*** Extracted material ***

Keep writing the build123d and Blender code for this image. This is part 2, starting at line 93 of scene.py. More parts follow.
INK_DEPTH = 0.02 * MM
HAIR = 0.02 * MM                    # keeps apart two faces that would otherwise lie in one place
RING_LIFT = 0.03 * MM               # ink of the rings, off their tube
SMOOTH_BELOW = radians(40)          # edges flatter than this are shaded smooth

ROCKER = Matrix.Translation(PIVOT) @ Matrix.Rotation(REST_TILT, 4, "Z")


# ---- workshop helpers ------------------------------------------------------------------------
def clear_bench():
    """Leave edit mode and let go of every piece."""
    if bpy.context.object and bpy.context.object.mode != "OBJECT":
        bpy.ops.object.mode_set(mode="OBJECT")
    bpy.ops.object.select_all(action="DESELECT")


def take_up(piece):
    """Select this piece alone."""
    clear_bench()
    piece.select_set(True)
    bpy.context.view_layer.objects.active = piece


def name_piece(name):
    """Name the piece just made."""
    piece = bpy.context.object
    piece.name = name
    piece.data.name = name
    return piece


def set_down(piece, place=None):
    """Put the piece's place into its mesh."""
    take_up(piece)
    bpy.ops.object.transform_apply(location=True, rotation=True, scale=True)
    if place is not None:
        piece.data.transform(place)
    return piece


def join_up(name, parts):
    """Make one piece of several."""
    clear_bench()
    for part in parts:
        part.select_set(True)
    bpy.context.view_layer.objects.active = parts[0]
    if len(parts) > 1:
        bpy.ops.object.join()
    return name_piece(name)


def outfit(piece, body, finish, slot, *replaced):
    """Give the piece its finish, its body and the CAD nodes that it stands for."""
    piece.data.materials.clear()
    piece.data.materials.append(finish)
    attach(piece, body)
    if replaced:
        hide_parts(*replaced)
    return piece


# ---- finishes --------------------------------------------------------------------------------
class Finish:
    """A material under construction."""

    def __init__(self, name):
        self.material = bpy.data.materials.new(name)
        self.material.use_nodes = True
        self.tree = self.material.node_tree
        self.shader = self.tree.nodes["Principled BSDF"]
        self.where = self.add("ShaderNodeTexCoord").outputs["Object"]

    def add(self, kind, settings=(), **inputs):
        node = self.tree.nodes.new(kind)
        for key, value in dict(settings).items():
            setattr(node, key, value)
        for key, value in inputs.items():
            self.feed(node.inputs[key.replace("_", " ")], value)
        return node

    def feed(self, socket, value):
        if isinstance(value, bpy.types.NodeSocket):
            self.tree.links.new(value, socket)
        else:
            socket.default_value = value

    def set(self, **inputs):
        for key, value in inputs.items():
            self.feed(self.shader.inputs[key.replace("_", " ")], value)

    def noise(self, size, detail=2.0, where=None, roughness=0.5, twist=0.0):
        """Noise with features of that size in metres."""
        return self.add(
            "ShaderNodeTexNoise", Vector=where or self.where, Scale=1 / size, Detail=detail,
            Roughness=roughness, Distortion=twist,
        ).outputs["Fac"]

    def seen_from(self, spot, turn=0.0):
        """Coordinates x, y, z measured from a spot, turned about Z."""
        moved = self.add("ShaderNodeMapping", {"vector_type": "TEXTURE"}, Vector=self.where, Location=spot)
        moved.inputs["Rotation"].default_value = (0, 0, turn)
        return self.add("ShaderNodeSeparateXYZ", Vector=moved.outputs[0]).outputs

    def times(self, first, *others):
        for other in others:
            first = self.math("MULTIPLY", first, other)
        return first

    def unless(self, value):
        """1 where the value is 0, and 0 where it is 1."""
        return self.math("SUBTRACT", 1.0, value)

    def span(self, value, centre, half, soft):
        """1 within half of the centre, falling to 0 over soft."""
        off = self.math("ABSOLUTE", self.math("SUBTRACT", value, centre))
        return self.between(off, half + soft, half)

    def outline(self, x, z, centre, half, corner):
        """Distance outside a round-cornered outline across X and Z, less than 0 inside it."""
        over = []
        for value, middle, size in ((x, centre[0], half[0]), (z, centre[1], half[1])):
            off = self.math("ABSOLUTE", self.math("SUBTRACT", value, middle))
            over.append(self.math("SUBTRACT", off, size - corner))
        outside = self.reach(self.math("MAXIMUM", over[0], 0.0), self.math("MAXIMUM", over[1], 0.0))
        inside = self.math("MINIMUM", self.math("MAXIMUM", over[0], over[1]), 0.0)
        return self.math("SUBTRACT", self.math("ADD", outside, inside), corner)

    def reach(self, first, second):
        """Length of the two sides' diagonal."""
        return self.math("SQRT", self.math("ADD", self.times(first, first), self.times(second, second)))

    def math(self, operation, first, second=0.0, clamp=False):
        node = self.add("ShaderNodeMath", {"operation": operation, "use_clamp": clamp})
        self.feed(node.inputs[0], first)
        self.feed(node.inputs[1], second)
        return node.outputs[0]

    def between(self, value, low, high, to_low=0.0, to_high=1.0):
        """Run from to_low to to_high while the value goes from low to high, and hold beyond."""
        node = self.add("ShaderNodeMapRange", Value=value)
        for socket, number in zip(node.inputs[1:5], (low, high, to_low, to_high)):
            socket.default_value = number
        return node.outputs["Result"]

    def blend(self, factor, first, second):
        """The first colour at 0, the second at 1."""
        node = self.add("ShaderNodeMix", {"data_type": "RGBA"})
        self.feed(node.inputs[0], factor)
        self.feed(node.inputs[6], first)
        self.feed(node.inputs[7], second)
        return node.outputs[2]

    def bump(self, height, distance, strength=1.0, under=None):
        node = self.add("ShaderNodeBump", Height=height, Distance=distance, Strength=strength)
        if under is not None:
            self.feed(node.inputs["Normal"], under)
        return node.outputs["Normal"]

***
*** Extracted material ***

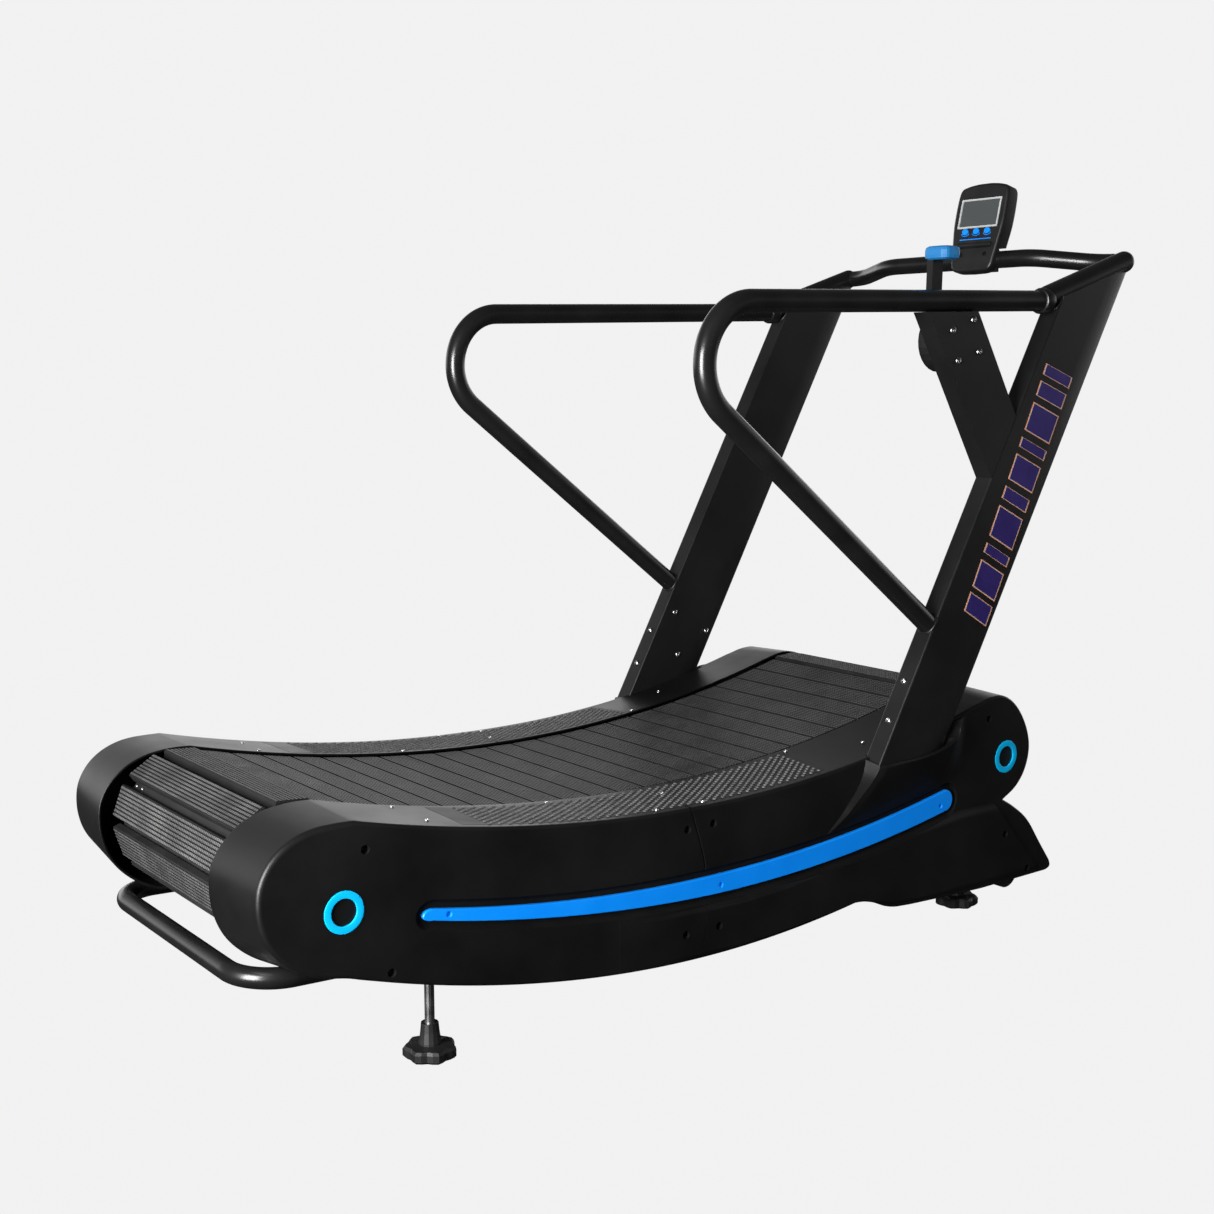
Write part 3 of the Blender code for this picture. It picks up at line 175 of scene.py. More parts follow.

***
*** Extracted material ***

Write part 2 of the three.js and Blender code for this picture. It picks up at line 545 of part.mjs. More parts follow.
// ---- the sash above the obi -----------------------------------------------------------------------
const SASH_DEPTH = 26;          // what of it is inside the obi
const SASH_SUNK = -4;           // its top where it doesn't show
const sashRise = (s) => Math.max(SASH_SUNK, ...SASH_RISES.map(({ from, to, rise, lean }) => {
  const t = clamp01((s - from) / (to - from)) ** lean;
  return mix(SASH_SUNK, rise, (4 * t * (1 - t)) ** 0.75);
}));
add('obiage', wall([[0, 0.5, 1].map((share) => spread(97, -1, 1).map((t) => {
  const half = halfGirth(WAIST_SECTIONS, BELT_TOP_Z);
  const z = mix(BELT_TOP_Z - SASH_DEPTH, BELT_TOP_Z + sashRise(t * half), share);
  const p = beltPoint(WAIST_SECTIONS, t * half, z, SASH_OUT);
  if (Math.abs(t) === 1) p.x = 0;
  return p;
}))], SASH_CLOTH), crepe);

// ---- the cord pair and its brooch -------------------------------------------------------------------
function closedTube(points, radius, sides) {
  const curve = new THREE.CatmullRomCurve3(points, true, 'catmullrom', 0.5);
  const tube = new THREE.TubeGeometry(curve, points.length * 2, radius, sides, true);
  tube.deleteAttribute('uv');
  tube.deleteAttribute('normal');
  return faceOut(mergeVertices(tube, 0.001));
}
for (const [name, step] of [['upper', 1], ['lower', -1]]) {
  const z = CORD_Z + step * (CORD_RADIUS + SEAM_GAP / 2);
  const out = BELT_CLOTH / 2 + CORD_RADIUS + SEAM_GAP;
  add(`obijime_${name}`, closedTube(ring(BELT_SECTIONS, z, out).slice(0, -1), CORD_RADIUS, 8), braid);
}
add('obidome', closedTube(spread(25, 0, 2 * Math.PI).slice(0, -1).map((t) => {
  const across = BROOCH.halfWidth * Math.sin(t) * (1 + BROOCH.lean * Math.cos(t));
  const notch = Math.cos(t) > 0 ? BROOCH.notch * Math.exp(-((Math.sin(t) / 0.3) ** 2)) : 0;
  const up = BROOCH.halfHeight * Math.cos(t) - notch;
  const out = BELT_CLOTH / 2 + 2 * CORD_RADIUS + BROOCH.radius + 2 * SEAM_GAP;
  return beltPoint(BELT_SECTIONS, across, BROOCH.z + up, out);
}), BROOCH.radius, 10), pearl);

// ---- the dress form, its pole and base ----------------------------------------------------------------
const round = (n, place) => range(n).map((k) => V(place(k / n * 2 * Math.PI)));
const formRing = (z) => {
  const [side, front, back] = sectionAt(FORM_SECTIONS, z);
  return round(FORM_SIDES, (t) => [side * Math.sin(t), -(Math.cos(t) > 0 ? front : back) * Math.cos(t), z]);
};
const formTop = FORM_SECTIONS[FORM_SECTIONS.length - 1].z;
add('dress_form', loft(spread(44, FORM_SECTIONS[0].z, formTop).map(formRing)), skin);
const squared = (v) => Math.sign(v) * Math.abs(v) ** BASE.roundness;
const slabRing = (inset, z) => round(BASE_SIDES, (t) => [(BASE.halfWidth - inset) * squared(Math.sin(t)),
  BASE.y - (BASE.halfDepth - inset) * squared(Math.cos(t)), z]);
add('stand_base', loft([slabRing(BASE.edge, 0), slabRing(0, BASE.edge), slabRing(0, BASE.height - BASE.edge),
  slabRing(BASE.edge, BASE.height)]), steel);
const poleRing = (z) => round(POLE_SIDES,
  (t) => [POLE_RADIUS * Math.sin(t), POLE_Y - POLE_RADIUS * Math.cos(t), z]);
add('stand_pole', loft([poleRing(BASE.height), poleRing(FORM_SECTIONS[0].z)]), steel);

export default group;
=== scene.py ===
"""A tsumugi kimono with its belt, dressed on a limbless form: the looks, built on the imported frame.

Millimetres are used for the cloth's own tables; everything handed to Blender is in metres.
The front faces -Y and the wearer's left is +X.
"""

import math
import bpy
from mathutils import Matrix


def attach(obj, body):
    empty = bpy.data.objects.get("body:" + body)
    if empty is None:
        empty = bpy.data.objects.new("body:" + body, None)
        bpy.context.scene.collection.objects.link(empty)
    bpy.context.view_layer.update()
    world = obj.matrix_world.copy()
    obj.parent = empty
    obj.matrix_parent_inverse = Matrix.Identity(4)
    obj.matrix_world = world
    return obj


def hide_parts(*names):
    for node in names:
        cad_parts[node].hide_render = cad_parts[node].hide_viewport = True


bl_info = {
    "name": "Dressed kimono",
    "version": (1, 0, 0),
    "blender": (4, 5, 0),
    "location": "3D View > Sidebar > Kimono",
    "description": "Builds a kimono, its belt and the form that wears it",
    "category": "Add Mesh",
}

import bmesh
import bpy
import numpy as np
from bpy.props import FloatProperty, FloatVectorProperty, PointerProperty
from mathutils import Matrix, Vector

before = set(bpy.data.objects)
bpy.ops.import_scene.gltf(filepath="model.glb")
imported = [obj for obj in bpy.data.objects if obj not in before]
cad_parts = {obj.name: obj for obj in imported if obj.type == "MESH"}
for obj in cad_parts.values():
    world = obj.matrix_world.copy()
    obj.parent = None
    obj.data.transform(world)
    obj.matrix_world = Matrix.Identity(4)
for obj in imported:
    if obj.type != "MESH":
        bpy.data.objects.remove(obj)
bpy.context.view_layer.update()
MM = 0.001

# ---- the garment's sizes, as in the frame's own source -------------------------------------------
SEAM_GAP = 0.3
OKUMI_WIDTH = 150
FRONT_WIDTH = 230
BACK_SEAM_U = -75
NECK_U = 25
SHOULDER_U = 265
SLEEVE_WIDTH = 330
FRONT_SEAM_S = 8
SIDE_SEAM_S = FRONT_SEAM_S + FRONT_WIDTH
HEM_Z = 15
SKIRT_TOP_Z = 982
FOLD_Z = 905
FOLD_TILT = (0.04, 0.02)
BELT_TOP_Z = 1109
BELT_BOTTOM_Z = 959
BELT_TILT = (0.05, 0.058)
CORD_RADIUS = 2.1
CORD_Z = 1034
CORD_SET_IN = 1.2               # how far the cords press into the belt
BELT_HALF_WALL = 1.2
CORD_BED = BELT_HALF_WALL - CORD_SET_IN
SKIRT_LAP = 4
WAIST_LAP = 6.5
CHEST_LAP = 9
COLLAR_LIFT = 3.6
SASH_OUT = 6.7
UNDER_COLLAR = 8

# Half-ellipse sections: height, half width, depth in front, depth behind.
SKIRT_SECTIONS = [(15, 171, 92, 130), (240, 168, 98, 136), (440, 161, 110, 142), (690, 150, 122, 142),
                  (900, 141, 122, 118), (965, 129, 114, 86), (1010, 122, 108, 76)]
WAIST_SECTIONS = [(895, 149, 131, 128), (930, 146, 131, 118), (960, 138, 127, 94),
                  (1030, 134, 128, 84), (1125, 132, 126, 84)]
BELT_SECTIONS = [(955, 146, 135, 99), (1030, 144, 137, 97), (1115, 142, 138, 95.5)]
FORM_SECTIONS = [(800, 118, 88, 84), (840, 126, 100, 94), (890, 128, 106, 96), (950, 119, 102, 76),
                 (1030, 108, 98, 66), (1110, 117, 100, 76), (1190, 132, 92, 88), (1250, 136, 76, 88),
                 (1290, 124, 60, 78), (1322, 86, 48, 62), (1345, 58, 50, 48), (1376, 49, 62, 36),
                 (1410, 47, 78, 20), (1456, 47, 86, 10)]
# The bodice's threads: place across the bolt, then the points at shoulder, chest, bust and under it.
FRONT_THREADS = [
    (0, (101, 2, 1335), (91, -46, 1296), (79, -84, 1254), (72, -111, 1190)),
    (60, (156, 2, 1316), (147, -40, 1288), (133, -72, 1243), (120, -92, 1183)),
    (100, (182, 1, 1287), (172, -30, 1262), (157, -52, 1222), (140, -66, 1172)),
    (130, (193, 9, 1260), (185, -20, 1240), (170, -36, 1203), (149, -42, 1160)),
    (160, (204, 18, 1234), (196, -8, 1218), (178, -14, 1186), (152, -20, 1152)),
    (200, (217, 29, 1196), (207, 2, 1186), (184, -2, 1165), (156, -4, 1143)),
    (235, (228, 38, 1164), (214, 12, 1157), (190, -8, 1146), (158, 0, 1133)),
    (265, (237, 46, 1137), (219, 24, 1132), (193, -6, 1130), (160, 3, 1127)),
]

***

The problem - Copy out precisely the lines that begin at the line containing "obj.data.transform(world)" and end at the line containing "UNDER_COLLAR = 8", including both; write nothing else.

Result of the task -
    obj.data.transform(world)
    obj.matrix_world = Matrix.Identity(4)
for obj in imported:
    if obj.type != "MESH":
        bpy.data.objects.remove(obj)
bpy.context.view_layer.update()
MM = 0.001

# ---- the garment's sizes, as in the frame's own source -------------------------------------------
SEAM_GAP = 0.3
OKUMI_WIDTH = 150
FRONT_WIDTH = 230
BACK_SEAM_U = -75
NECK_U = 25
SHOULDER_U = 265
SLEEVE_WIDTH = 330
FRONT_SEAM_S = 8
SIDE_SEAM_S = FRONT_SEAM_S + FRONT_WIDTH
HEM_Z = 15
SKIRT_TOP_Z = 982
FOLD_Z = 905
FOLD_TILT = (0.04, 0.02)
BELT_TOP_Z = 1109
BELT_BOTTOM_Z = 959
BELT_TILT = (0.05, 0.058)
CORD_RADIUS = 2.1
CORD_Z = 1034
CORD_SET_IN = 1.2               # how far the cords press into the belt
BELT_HALF_WALL = 1.2
CORD_BED = BELT_HALF_WALL - CORD_SET_IN
SKIRT_LAP = 4
WAIST_LAP = 6.5
CHEST_LAP = 9
COLLAR_LIFT = 3.6
SASH_OUT = 6.7
UNDER_COLLAR = 8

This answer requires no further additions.